В памятном для русского оружия 1572 г., когда русским полкам под началом князя М.И. Воротынского удалось наголову разгромить Девлет-Гирея, Иван Черемисинов сопровождал государя в его новгородской поездке. Накануне же решающих событий царь в начале июля отправил «на берег перед царевым приходом к бояром и воеводам и ко всей рати московской и новгороцкой с своим государевым жалованным словом и з денежным жалованьем князь Осипа Михайловича Щербатово Оболенсково, да Ивана Черемисинова, да думново дьяка Ондрея Щелкалова. И князь Осип Щербатой государевым словом бояром и воеводам и всей рати говорил, чтоб государю служили: «А государская милость к вам будет и жалованье; и поехали к государю…»470 Инспекционный характер этой поездки не вызывает сомнения, равно как и стремление Ивана приободрить засидевшихся и притомившихся от вынужденного безделья ратных людей государевым жалованьем и обещаниями будущих милостей и наград. И то, что среди посланных в этот чрезвычайно ответственный момент был Черемисинов, свидетельствует о том доверии, которое испытывал царь к нему в это время.
Но эта служба оказалась для Ивана предпоследней.
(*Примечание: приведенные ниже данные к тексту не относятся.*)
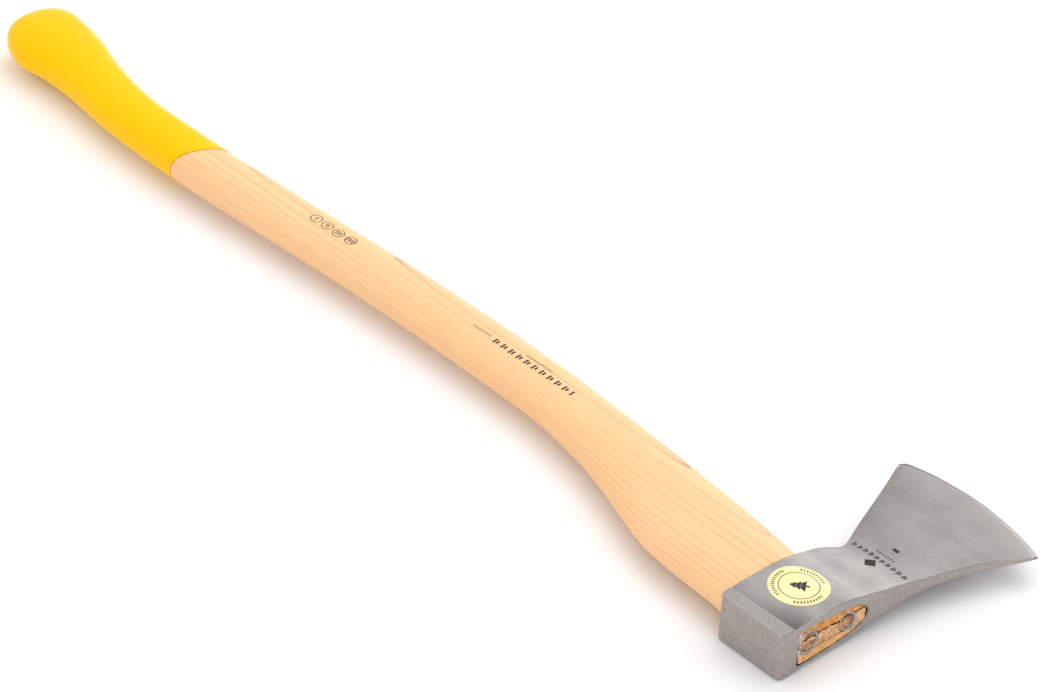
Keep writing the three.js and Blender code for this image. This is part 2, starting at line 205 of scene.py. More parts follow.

Последний раз в документах имя нашего героя можно встретить в росписи государева похода зимой 1572/73 г. под Пайду, где он был назван первым среди тех дворян и детей боярских, кто должен был «в стану у государя спати в головах, у ношных в сторожей быти им же, а с ними расписаны стольники и стряпчие, и жильцы»471. Черемисинов по-прежнему оставался в числе приближенных царя, но дни его были уже сочтены. Судя по всему, по возвращении из похода под Пайду Иван Черемисинов умер. Во всяком случае, в 7083 (1574/75) г. сын Ивана Демид «взял» у Спасо-Евфимьева монастыря то самое село Адамцево, что завещал на помин своей души монахам его отец почти десять лет назад472. К сожалению, когда, где и при каких обстоятельствах закончил свой век (а умер Иван Черемисинов, разменяв шестой десяток лет, что для сына боярского того времени был достаточно почтенный возраст), где упокоилось его бренное тело – неизвестно. Можно лишь предположить, что похоронен он был в Спасо-Евфимьевом монастыре, куда он в свое время сделал вклад на помин своей души.